Both countries, too, have reaffirmed the need to "work together to ensure that this trend of freer trade and liberalisation of our economies is not stalled or reversed".
Japan and Singapore are members of the United States-led Trans-Pacific Partnership (TPP) and the China-led Regional Comprehensive Economic Partnership (RCEP).
The future of the 12-nation TPP, which covers 40 per cent of the world economy, is uncertain after Mr Donald Trump won the Nov 8 US presidential election.
He has said he will disavow the pact.
Dr Tan said yesterday that Japan and Singapore will ratify the TPP, while also hoping that RCEP negotiations can be concluded.
On the bilateral scale, Singapore is Japan's first trading partner and their free trade treaty, established in 2002, is currently undergoing its third review to make it more open.
The formation of the Asean Economic Community last year also presents opportunities to Japanese firms, Dr Tan said, urging them to use Singapore as a hub to expand within South-east Asia and beyond.
Japan's presence in Asean, too, is underpinned by the US-Japan security alliance, and Dr Tan welcomed Japan playing a greater role under this framework.
"We see them as being a contributor in helping to create a climate of stability and peace in this part of the world, and in the resolution of regional difficulties which are bound to arise from time to time."
Meanwhile, Japan is also looking to Singapore in areas such as its SkillsFuture drive to promote active ageing, and its experience in integrated resorts and casinos.
On the latter, the Lower House passed a Bill to legalise casinos yesterday.
Dr Tan noted the interest among parliamentarians over what Singapore has done to "balance the economic benefits with social issues which could arise".
President Tan on...
THE TRANS-PACIFIC PARTNERSHIP
Both Japan and Singapore do not see economic growth as a zero-sum game (where) if one country grows, another country will be disadvantaged.
The more we can see growth in our own country and in other countries, the better it is for everyone.
Japanese Prime Minister Shinzo Abe and I reaffirmed the importance of Japan and Singapore working together to ensure that this trend of freer trade and liberalisation of our economies is not stalled or reversed.
It's happening in some countries and that's not a good thing for us as a trading nation, for Japan as a trading nation.
Both of us are a little bit worried about the isolationist views which I think will retard the world from growing further, including for Singapore.
It is very important for the United States to be anchored in this part of the world and Japan is one of the main anchors here.
So under the framework of the US-Japan Security Alliance, we encourage Japan to play a greater role with Asean.
Japan is already a strong partner of Asean and we see them as being a contributor in helping to create a climate of stability and peace in this part of the world, and in the resolution of regional difficulties which are bound to arise from time to time.
THE HIGH-SPEED RAIL
I found the (shinkansen) a very comfortable ride.
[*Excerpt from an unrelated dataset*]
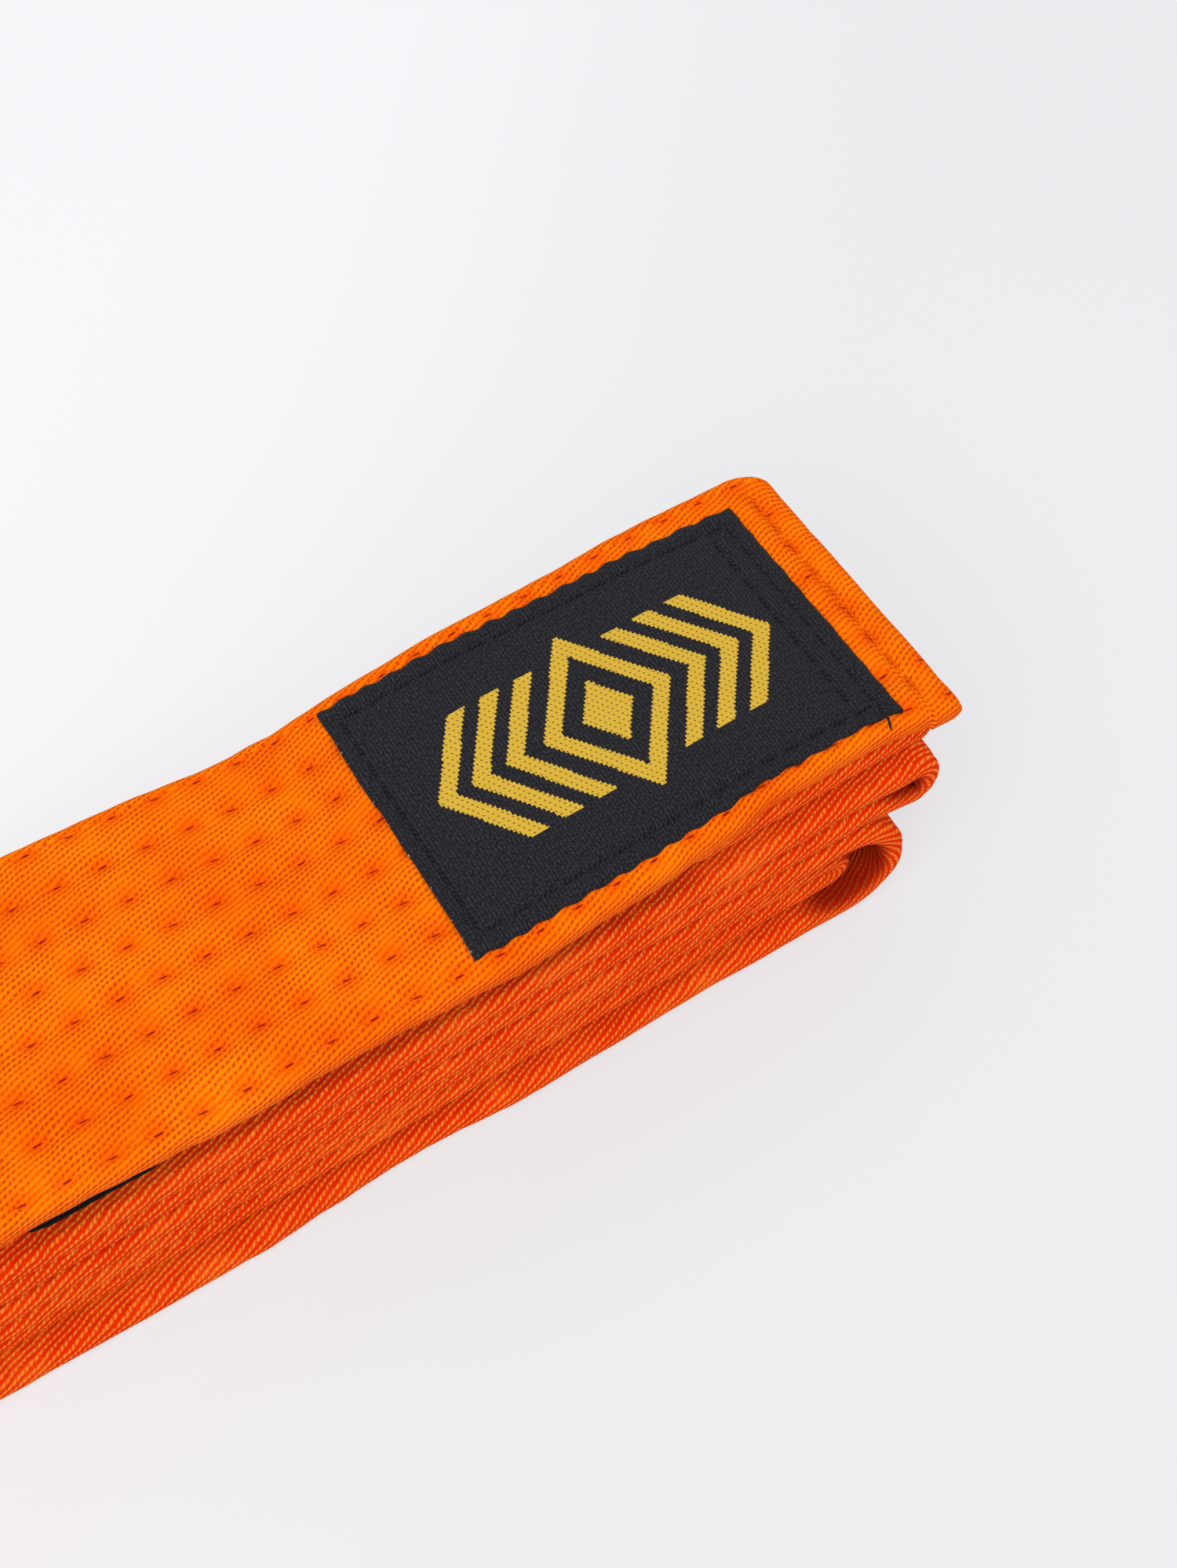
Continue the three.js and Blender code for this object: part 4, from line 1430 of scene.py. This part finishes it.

It was safe, reliable and efficient.
The trains arrive and leave precisely on the dot - you can even set your clock or watch by it!
The punctuality of the train, I think, is one of the main selling points.
Japan is interested in participating in the Singapore-Kuala Lumpur high-speed rail and we welcome them to put in a strong and competitive bid.
We'll work with Malaysia - it's a joint project - to have a process of evaluation which is open, fair and rigorous, and we welcome tenders from other countries as well.